Standardizing Intelligence with the Model Context Protocol (MCP)
The Model Context Protocol (MCP) has emerged as a transformative layer for DevOps, turning context from an ad-hoc implementation detail into a governed system resource. Experts note that MCP allows platform teams to enforce security and compliance at the protocol level rather than within individual agent logic. By standardizing how agents discover resources and execute tools, organizations ensure that audit logging and access control are handled consistently across the entire ecosystem. This creates a unified language for intelligence, allowing disparate tools to contribute to a singular, coherent operational awareness.
This architectural shift enables centralized governance of agent context, which is a vital link for enterprise-scale AI deployment. Instead of writing custom logic for every new integration, developers use MCP to provide a unified interface for data retrieval. This not only speeds up deployment but also creates a robust safety net where the boundaries of an agent’s knowledge are strictly defined. When context is standardized, the risk of an agent accessing unauthorized sensitive data or executing out-of-scope commands is significantly mitigated through protocol-level permissions.
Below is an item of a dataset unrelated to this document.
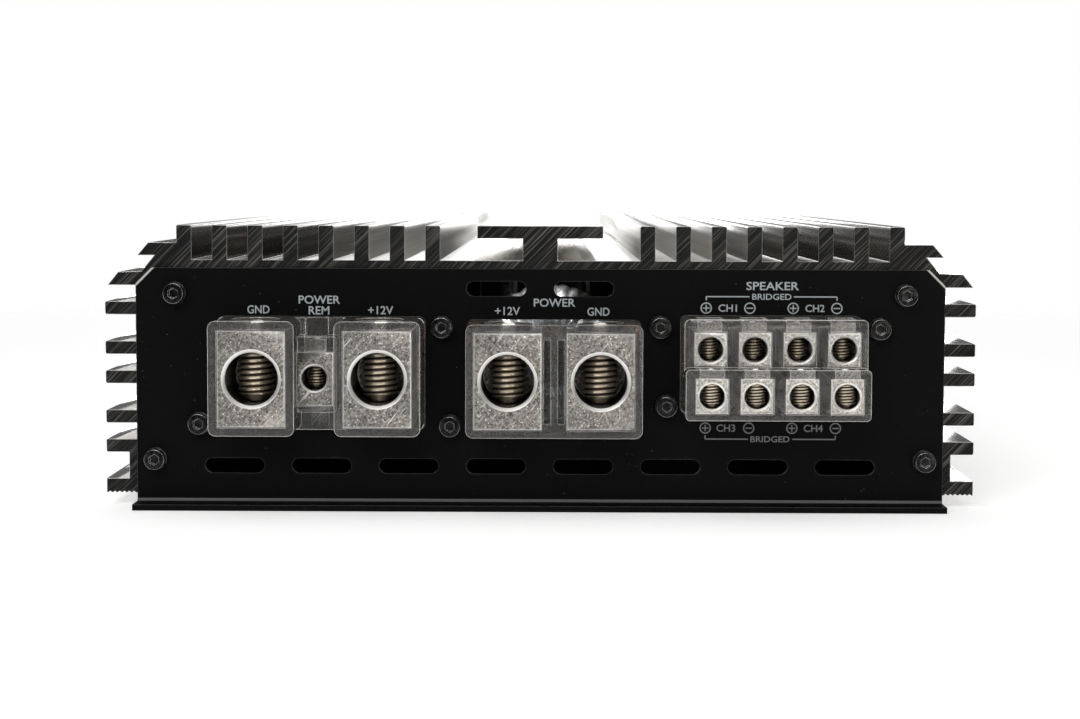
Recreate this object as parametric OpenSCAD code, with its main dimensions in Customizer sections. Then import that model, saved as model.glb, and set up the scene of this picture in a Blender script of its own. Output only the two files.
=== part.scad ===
// Four-channel car amplifier: finned aluminium case, two steel end panels, clamp terminals at the
// power end, inputs and controls at the other end, and the circuit boards inside.
// The power end faces -Y. The origin is at the bottom centre of the whole object.

/* [Heatsink] */
// Width over the side fins
overall_w = 236.2; // [232:0.2:240]
// Length of the aluminium extrusion
sink_len = 457; // [440:1:520]
// Height of the tops of the top fins
fin_top_z = 76.6; // [74:0.2:80]
// Thickness of each top fin
top_fin_t = 4.15; // [3:0.05:5]
// Distance from one top fin to the next
top_fin_pitch = 9.63; // [9.4:0.01:9.8]
// Number of top fins on each side of the centre rail
top_fin_count = 8; // [8:1:8]
// Thickness of each side fin
side_fin_t = 3.6; // [3:0.1:4]
// Width of the flat top of the centre T rail
rail_w = 34.1; // [30:0.1:40]
// Width of the stem of the centre T rail
rail_stem_w = 9.5; // [7:0.5:12]

/* [End panels] */
// Width of each end panel
panel_w = 218.8; // [216:0.2:219.4]
// Height of each end panel
panel_h = 65; // [64:0.2:65.6]
// Thickness of the sheet steel
sheet_t = 1.6; // [1.2:0.1:2]
// How far the foot stands out from the panel
foot_reach = 7.8; // [6:0.2:9]
// Length of each cooling slot
vent_len = 16.2; // [12:0.2:18]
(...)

A Strategic Framework for Implementing Context Engineering
For teams looking to move beyond brittle AI experiments, a structured approach to context management is essential for long-term success. The initial phase involved auditing and observing context growth to identify which tool calls generated bloated outputs and which historical data points were consistently ignored. By instrumenting these agents, engineers gained the visibility needed to refine data injection strategies. This observational data allowed for the fine-tuning of retrieval mechanisms, ensuring that only high-value information occupied the expensive real estate of the context window. The next logical step focused on decoupling memory from the agent itself. Organizations implemented external memory architectures using vector databases for semantic knowledge and graph databases for infrastructure dependencies. This was followed by the incremental adoption of MCP, starting with non-critical internal tools to establish patterns for authentication and context isolation. Finally, multi-tiered summarization logic was applied to preserve verbatim context for high-priority recent events while systematically compacting long-term operational history. These actions moved the focus toward building a durable intelligence layer that survived beyond the lifecycle of a single process or session.